_Instruction_:
Give the data below again, word for word.

------------------------

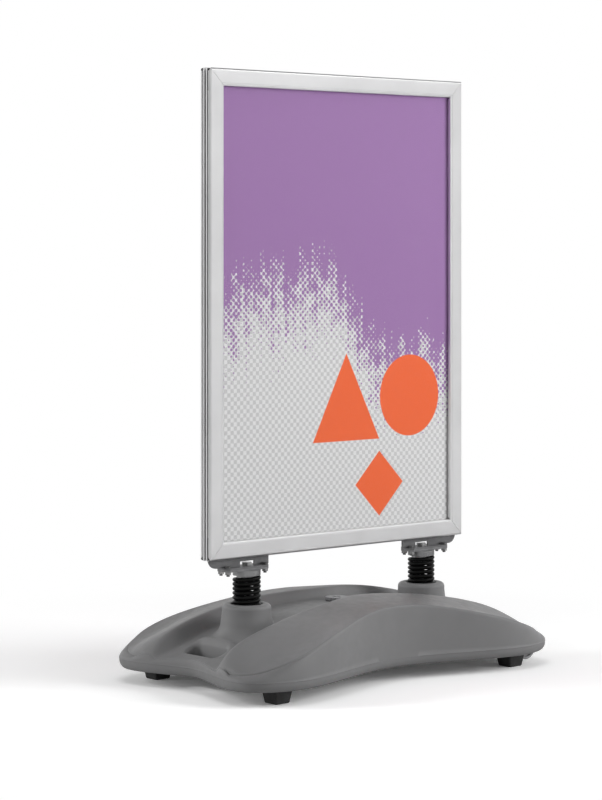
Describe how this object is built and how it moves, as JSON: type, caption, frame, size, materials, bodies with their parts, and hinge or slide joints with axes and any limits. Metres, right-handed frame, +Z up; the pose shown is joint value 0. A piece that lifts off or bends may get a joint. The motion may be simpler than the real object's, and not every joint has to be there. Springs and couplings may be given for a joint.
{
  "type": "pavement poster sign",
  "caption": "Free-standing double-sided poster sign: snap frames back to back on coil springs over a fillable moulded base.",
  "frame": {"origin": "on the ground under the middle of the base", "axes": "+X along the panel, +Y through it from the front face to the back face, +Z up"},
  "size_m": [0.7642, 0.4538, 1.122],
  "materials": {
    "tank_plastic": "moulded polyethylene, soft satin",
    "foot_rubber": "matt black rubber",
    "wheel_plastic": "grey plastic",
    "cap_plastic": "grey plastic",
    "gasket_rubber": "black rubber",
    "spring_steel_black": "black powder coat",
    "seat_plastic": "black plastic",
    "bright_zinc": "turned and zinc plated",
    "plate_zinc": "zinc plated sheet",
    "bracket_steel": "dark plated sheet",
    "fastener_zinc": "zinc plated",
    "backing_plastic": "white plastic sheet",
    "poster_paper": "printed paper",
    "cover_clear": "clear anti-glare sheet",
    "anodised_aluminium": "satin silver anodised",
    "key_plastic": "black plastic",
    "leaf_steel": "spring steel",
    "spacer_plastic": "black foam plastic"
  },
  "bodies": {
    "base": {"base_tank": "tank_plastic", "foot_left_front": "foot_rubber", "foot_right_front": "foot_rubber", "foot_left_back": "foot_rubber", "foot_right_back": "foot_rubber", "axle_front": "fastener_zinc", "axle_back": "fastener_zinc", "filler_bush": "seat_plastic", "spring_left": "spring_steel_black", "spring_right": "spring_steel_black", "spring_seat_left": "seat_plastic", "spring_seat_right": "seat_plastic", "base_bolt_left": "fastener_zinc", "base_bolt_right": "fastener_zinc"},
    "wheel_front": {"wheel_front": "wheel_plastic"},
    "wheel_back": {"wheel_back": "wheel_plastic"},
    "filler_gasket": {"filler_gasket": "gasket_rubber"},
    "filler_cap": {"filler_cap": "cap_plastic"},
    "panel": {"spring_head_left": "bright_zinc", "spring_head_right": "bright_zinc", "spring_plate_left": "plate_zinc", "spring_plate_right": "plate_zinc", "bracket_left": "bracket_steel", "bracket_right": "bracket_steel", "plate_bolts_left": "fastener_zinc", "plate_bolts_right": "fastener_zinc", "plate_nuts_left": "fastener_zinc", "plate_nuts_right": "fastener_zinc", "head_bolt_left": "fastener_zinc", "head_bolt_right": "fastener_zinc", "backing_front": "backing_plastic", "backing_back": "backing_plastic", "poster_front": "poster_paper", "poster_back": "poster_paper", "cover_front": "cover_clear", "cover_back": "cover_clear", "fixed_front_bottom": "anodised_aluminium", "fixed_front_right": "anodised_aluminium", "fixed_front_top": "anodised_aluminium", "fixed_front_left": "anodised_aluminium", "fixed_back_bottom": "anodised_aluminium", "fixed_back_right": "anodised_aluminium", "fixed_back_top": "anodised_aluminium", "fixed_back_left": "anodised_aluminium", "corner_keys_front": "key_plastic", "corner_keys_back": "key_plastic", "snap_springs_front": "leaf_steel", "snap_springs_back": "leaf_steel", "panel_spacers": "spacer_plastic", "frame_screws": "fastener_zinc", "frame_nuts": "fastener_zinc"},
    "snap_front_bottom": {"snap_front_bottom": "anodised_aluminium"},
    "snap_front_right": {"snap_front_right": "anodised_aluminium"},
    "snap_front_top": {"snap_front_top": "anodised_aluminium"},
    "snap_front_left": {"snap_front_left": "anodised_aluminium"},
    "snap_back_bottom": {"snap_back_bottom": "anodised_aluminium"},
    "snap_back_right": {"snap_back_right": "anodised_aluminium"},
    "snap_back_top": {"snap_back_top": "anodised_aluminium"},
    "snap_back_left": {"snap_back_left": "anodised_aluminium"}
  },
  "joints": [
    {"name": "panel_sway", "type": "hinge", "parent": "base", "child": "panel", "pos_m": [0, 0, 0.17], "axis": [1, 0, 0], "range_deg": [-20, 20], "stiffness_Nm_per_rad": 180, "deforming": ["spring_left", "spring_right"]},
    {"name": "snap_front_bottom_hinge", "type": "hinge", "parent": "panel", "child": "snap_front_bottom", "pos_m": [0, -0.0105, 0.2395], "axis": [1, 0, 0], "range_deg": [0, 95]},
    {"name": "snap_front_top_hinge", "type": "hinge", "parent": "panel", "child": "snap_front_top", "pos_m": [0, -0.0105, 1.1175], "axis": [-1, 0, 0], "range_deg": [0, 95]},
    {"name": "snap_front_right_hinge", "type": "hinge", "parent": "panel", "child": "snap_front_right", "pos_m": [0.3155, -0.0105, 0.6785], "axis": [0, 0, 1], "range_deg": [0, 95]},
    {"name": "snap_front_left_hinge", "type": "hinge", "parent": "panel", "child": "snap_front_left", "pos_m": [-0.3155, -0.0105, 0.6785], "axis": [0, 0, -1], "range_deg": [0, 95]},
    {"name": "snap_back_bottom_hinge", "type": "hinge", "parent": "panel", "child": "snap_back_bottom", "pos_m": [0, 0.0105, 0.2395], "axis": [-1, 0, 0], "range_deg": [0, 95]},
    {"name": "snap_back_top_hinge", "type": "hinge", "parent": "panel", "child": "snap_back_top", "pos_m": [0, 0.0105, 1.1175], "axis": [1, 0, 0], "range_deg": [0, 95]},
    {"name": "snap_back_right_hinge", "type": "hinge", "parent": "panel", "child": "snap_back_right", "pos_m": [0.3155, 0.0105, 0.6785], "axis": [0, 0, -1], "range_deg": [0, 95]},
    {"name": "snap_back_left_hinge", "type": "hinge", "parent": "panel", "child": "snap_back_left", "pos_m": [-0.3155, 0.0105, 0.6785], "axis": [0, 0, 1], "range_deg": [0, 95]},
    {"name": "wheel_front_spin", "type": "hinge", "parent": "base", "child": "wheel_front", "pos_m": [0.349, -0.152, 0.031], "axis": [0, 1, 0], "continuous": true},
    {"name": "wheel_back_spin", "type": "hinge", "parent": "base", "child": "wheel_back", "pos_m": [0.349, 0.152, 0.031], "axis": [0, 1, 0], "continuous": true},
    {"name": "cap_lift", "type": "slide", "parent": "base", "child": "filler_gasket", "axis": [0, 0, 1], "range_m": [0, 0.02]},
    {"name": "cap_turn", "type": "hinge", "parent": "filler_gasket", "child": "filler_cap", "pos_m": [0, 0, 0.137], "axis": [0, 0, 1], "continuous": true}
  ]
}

------------------------

_Written response_:
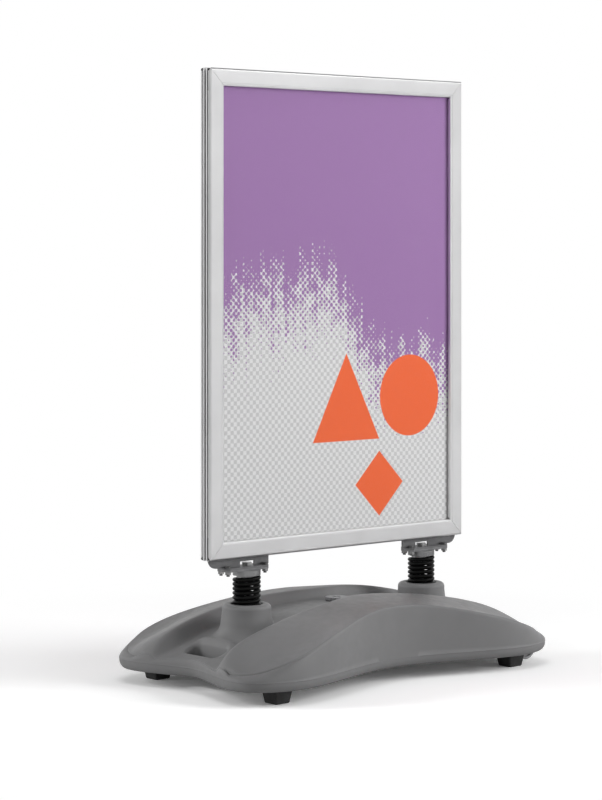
Describe how this object is built and how it moves, as JSON: type, caption, frame, size, materials, bodies with their parts, and hinge or slide joints with axes and any limits. Metres, right-handed frame, +Z up; the pose shown is joint value 0. A piece that lifts off or bends may get a joint. The motion may be simpler than the real object's, and not every joint has to be there. Springs and couplings may be given for a joint.
{
  "type": "pavement poster sign",
  "caption": "Free-standing double-sided poster sign: snap frames back to back on coil springs over a fillable moulded base.",
  "frame": {"origin": "on the ground under the middle of the base", "axes": "+X along the panel, +Y through it from the front face to the back face, +Z up"},
  "size_m": [0.7642, 0.4538, 1.122],
  "materials": {
    "tank_plastic": "moulded polyethylene, soft satin",
    "foot_rubber": "matt black rubber",
    "wheel_plastic": "grey plastic",
    "cap_plastic": "grey plastic",
    "gasket_rubber": "black rubber",
    "spring_steel_black": "black powder coat",
    "seat_plastic": "black plastic",
    "bright_zinc": "turned and zinc plated",
    "plate_zinc": "zinc plated sheet",
    "bracket_steel": "dark plated sheet",
    "fastener_zinc": "zinc plated",
    "backing_plastic": "white plastic sheet",
    "poster_paper": "printed paper",
    "cover_clear": "clear anti-glare sheet",
    "anodised_aluminium": "satin silver anodised",
    "key_plastic": "black plastic",
    "leaf_steel": "spring steel",
    "spacer_plastic": "black foam plastic"
  },
  "bodies": {
    "base": {"base_tank": "tank_plastic", "foot_left_front": "foot_rubber", "foot_right_front": "foot_rubber", "foot_left_back": "foot_rubber", "foot_right_back": "foot_rubber", "axle_front": "fastener_zinc", "axle_back": "fastener_zinc", "filler_bush": "seat_plastic", "spring_left": "spring_steel_black", "spring_right": "spring_steel_black", "spring_seat_left": "seat_plastic", "spring_seat_right": "seat_plastic", "base_bolt_left": "fastener_zinc", "base_bolt_right": "fastener_zinc"},
    "wheel_front": {"wheel_front": "wheel_plastic"},
    "wheel_back": {"wheel_back": "wheel_plastic"},
    "filler_gasket": {"filler_gasket": "gasket_rubber"},
    "filler_cap": {"filler_cap": "cap_plastic"},
    "panel": {"spring_head_left": "bright_zinc", "spring_head_right": "bright_zinc", "spring_plate_left": "plate_zinc", "spring_plate_right": "plate_zinc", "bracket_left": "bracket_steel", "bracket_right": "bracket_steel", "plate_bolts_left": "fastener_zinc", "plate_bolts_right": "fastener_zinc", "plate_nuts_left": "fastener_zinc", "plate_nuts_right": "fastener_zinc", "head_bolt_left": "fastener_zinc", "head_bolt_right": "fastener_zinc", "backing_front": "backing_plastic", "backing_back": "backing_plastic", "poster_front": "poster_paper", "poster_back": "poster_paper", "cover_front": "cover_clear", "cover_back": "cover_clear", "fixed_front_bottom": "anodised_aluminium", "fixed_front_right": "anodised_aluminium", "fixed_front_top": "anodised_aluminium", "fixed_front_left": "anodised_aluminium", "fixed_back_bottom": "anodised_aluminium", "fixed_back_right": "anodised_aluminium", "fixed_back_top": "anodised_aluminium", "fixed_back_left": "anodised_aluminium", "corner_keys_front": "key_plastic", "corner_keys_back": "key_plastic", "snap_springs_front": "leaf_steel", "snap_springs_back": "leaf_steel", "panel_spacers": "spacer_plastic", "frame_screws": "fastener_zinc", "frame_nuts": "fastener_zinc"},
    "snap_front_bottom": {"snap_front_bottom": "anodised_aluminium"},
    "snap_front_right": {"snap_front_right": "anodised_aluminium"},
    "snap_front_top": {"snap_front_top": "anodised_aluminium"},
    "snap_front_left": {"snap_front_left": "anodised_aluminium"},
    "snap_back_bottom": {"snap_back_bottom": "anodised_aluminium"},
    "snap_back_right": {"snap_back_right": "anodised_aluminium"},
    "snap_back_top": {"snap_back_top": "anodised_aluminium"},
    "snap_back_left": {"snap_back_left": "anodised_aluminium"}
  },
  "joints": [
    {"name": "panel_sway", "type": "hinge", "parent": "base", "child": "panel", "pos_m": [0, 0, 0.17], "axis": [1, 0, 0], "range_deg": [-20, 20], "stiffness_Nm_per_rad": 180, "deforming": ["spring_left", "spring_right"]},
    {"name": "snap_front_bottom_hinge", "type": "hinge", "parent": "panel", "child": "snap_front_bottom", "pos_m": [0, -0.0105, 0.2395], "axis": [1, 0, 0], "range_deg": [0, 95]},
    {"name": "snap_front_top_hinge", "type": "hinge", "parent": "panel", "child": "snap_front_top", "pos_m": [0, -0.0105, 1.1175], "axis": [-1, 0, 0], "range_deg": [0, 95]},
    {"name": "snap_front_right_hinge", "type": "hinge", "parent": "panel", "child": "snap_front_right", "pos_m": [0.3155, -0.0105, 0.6785], "axis": [0, 0, 1], "range_deg": [0, 95]},
    {"name": "snap_front_left_hinge", "type": "hinge", "parent": "panel", "child": "snap_front_left", "pos_m": [-0.3155, -0.0105, 0.6785], "axis": [0, 0, -1], "range_deg": [0, 95]},
    {"name": "snap_back_bottom_hinge", "type": "hinge", "parent": "panel", "child": "snap_back_bottom", "pos_m": [0, 0.0105, 0.2395], "axis": [-1, 0, 0], "range_deg": [0, 95]},
    {"name": "snap_back_top_hinge", "type": "hinge", "parent": "panel", "child": "snap_back_top", "pos_m": [0, 0.0105, 1.1175], "axis": [1, 0, 0], "range_deg": [0, 95]},
    {"name": "snap_back_right_hinge", "type": "hinge", "parent": "panel", "child": "snap_back_right", "pos_m": [0.3155, 0.0105, 0.6785], "axis": [0, 0, -1], "range_deg": [0, 95]},
    {"name": "snap_back_left_hinge", "type": "hinge", "parent": "panel", "child": "snap_back_left", "pos_m": [-0.3155, 0.0105, 0.6785], "axis": [0, 0, 1], "range_deg": [0, 95]},
    {"name": "wheel_front_spin", "type": "hinge", "parent": "base", "child": "wheel_front", "pos_m": [0.349, -0.152, 0.031], "axis": [0, 1, 0], "continuous": true},
    {"name": "wheel_back_spin", "type": "hinge", "parent": "base", "child": "wheel_back", "pos_m": [0.349, 0.152, 0.031], "axis": [0, 1, 0], "continuous": true},
    {"name": "cap_lift", "type": "slide", "parent": "base", "child": "filler_gasket", "axis": [0, 0, 1], "range_m": [0, 0.02]},
    {"name": "cap_turn", "type": "hinge", "parent": "filler_gasket", "child": "filler_cap", "pos_m": [0, 0, 0.137], "axis": [0, 0, 1], "continuous": true}
  ]
}